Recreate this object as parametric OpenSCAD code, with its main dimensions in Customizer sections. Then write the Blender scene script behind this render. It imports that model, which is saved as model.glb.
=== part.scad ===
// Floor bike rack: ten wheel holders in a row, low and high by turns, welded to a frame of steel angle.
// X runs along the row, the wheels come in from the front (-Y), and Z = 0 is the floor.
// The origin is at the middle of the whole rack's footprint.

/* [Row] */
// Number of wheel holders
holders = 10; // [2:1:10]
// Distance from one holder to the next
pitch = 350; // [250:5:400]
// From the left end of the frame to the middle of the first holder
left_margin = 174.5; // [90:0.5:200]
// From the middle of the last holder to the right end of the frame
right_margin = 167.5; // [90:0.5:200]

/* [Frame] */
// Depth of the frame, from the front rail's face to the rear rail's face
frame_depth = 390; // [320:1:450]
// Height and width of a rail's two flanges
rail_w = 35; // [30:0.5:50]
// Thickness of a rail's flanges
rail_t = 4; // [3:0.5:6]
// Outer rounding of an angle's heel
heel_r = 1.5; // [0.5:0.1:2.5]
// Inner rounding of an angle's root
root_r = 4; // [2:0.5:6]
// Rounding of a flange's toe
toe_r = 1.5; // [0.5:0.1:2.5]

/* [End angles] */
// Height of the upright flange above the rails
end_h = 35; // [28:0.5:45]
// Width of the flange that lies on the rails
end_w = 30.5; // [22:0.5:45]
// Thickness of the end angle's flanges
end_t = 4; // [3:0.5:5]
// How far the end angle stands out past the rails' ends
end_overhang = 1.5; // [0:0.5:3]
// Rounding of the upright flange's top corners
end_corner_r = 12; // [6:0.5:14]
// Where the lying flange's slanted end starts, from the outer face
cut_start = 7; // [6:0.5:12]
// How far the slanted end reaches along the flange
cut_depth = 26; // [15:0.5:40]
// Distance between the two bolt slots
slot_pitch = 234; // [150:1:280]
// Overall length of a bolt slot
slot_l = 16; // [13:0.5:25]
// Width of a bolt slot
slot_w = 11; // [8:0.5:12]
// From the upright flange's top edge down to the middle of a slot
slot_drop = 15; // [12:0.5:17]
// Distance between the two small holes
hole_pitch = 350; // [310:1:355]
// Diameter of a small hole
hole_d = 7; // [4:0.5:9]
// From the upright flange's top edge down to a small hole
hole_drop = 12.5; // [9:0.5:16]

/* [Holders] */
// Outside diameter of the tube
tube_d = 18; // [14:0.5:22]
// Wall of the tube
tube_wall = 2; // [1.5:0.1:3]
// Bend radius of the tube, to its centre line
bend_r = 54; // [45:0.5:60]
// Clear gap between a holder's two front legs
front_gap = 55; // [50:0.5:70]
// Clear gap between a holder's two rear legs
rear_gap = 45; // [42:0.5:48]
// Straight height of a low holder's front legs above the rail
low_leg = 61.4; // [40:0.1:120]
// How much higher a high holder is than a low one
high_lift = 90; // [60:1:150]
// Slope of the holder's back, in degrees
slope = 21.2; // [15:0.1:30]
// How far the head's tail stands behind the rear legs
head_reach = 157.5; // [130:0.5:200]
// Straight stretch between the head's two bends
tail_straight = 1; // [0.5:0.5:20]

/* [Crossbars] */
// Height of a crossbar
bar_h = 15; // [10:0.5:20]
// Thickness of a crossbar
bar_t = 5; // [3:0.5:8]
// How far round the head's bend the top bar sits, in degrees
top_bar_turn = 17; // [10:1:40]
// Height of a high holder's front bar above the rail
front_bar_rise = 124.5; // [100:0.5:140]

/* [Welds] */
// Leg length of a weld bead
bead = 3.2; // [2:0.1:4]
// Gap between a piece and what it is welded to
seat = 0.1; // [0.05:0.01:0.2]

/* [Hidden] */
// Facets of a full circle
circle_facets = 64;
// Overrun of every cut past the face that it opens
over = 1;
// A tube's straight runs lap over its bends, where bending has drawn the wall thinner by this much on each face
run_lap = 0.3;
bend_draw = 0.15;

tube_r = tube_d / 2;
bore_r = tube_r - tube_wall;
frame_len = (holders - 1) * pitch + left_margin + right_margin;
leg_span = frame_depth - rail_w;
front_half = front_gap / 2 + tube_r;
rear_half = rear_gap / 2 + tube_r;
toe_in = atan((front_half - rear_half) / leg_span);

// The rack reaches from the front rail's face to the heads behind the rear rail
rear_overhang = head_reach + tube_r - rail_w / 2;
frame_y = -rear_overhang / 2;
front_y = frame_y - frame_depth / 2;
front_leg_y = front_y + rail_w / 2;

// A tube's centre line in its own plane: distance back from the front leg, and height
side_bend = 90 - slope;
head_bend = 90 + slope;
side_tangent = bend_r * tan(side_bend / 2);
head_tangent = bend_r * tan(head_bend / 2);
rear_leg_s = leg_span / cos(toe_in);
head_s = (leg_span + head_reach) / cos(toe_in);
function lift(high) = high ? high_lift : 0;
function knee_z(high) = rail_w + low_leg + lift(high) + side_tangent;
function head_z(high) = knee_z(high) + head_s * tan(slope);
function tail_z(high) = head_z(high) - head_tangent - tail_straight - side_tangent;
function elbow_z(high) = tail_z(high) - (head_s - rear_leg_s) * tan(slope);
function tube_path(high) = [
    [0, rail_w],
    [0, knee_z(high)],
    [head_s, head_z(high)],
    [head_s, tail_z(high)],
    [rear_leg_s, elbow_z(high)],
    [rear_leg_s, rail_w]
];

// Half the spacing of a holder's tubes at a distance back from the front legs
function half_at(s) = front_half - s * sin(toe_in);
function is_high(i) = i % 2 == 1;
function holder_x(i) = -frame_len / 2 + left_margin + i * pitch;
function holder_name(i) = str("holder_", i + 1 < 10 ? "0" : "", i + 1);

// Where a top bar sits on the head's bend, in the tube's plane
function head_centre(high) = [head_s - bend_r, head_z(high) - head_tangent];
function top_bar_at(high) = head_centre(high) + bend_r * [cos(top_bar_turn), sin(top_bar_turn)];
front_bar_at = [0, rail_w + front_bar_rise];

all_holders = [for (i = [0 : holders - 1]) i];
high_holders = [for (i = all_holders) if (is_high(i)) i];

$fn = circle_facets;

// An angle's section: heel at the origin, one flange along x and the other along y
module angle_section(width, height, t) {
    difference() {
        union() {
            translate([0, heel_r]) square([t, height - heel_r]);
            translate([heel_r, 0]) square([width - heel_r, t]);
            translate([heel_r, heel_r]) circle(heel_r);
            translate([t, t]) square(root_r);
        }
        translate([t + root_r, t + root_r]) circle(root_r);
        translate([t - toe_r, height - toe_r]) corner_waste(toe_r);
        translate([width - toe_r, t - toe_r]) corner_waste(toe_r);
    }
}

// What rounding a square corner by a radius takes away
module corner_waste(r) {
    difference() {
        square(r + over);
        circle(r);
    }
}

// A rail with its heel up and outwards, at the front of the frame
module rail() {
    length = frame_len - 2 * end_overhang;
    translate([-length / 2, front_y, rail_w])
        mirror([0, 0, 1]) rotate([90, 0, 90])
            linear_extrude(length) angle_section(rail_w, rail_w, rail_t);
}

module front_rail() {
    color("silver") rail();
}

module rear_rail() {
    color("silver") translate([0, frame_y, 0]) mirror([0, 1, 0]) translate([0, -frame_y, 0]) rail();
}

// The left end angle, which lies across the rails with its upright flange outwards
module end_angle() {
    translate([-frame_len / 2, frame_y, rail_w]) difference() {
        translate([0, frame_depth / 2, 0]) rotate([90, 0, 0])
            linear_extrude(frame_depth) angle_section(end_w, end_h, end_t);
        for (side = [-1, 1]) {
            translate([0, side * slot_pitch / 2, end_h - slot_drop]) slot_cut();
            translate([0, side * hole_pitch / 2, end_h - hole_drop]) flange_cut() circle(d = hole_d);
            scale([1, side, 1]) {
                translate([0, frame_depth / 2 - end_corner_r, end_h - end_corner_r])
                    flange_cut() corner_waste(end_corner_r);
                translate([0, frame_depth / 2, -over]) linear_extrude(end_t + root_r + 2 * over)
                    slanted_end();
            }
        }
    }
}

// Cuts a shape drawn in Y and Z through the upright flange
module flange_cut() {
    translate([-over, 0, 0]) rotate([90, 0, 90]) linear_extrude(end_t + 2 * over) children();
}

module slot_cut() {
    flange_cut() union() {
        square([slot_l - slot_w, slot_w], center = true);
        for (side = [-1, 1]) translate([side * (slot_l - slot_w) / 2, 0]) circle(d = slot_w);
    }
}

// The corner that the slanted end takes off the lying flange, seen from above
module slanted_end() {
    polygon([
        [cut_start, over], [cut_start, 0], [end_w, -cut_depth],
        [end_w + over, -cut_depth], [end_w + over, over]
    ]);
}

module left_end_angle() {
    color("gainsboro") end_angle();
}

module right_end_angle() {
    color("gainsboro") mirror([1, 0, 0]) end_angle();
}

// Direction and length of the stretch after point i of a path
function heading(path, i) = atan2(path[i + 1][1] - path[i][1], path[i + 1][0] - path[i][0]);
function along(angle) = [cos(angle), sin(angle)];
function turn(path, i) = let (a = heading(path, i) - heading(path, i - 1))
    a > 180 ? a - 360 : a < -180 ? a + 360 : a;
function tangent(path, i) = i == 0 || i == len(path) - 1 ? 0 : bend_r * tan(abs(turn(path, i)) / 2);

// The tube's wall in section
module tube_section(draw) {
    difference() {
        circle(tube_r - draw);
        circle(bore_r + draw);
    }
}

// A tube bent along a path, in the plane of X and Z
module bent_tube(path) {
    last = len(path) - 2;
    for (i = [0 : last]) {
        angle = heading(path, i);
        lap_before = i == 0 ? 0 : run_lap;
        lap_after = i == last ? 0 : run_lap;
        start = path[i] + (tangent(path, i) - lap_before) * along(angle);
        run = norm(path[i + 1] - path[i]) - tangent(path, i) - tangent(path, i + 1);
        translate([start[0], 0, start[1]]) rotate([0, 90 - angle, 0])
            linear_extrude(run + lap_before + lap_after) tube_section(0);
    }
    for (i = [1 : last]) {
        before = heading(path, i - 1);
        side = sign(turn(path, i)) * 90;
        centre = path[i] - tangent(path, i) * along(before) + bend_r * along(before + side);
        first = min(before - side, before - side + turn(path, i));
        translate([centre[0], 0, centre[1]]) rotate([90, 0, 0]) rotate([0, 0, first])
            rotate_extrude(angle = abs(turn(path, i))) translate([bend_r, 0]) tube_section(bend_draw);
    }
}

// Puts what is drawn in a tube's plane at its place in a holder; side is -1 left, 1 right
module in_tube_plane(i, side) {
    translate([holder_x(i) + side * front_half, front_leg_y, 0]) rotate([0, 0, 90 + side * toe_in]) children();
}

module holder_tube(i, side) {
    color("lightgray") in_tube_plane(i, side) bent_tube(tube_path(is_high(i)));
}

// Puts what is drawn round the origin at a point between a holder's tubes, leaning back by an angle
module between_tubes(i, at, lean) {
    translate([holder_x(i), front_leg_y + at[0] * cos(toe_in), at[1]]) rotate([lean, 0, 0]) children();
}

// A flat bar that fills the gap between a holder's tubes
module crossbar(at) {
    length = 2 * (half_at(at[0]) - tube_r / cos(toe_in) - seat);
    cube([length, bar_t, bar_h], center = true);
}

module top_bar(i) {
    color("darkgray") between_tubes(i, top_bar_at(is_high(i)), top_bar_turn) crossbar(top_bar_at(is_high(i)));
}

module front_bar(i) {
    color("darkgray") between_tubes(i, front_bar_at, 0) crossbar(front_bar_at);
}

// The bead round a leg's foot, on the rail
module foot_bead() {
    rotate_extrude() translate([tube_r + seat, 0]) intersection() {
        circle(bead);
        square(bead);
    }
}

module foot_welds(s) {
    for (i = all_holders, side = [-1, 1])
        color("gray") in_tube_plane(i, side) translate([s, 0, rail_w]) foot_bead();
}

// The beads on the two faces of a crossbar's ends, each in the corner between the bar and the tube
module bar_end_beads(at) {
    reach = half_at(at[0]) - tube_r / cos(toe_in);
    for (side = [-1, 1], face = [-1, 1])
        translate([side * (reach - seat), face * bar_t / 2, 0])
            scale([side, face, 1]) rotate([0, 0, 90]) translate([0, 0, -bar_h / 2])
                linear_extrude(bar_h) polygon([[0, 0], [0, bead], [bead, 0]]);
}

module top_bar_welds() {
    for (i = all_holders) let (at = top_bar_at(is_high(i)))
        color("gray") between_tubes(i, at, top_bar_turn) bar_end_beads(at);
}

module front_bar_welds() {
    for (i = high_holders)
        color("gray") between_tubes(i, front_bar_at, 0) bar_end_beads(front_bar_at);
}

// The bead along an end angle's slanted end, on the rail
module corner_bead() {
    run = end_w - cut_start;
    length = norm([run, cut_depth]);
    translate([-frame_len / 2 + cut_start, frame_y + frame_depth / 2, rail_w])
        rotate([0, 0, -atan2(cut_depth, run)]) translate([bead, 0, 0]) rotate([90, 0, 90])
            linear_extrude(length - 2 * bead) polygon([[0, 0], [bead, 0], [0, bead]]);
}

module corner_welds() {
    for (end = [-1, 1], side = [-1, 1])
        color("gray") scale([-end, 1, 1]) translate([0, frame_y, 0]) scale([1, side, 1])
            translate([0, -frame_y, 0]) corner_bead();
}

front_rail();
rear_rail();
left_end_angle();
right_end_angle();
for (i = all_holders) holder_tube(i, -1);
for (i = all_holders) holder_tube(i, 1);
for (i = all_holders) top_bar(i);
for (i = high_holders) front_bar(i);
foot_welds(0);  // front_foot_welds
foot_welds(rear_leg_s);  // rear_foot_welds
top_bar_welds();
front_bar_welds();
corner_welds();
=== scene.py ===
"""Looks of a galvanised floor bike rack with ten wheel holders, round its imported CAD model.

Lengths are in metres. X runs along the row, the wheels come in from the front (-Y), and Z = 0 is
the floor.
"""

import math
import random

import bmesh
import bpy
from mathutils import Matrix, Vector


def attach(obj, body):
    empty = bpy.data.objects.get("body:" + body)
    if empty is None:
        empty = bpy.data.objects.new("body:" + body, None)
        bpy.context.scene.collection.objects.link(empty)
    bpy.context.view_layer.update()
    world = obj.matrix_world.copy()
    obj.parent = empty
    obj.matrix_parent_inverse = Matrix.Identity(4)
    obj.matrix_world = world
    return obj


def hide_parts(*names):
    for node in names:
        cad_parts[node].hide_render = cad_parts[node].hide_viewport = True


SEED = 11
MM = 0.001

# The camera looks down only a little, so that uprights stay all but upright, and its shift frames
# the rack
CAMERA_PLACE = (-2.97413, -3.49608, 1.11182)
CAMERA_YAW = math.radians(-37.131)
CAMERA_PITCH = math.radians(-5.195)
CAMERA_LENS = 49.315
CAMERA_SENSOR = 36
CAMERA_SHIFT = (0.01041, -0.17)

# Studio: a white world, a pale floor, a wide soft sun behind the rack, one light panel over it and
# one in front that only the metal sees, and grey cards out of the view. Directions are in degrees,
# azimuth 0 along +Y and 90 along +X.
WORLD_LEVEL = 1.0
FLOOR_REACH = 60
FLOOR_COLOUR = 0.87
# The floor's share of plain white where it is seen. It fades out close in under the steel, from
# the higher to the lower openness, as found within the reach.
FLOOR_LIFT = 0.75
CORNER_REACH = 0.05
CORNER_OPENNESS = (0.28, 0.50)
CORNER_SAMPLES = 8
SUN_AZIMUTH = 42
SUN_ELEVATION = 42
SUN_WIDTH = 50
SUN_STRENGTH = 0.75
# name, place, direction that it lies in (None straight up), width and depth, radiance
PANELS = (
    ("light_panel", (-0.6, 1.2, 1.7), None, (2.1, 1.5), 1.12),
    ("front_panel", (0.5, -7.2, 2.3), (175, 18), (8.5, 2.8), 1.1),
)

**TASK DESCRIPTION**
Extract from the listing above the lines between the line containing "front_rail();" and the line containing "if empty is", keeping both of those lines. Output nothing else.

**TASK RESULT**
front_rail();
rear_rail();
left_end_angle();
right_end_angle();
for (i = all_holders) holder_tube(i, -1);
for (i = all_holders) holder_tube(i, 1);
for (i = all_holders) top_bar(i);
for (i = high_holders) front_bar(i);
foot_welds(0);  // front_foot_welds
foot_welds(rear_leg_s);  // rear_foot_welds
top_bar_welds();
front_bar_welds();
corner_welds();
=== scene.py ===
"""Looks of a galvanised floor bike rack with ten wheel holders, round its imported CAD model.

Lengths are in metres. X runs along the row, the wheels come in from the front (-Y), and Z = 0 is
the floor.
"""

import math
import random

import bmesh
import bpy
from mathutils import Matrix, Vector


def attach(obj, body):
    empty = bpy.data.objects.get("body:" + body)
    if empty is None:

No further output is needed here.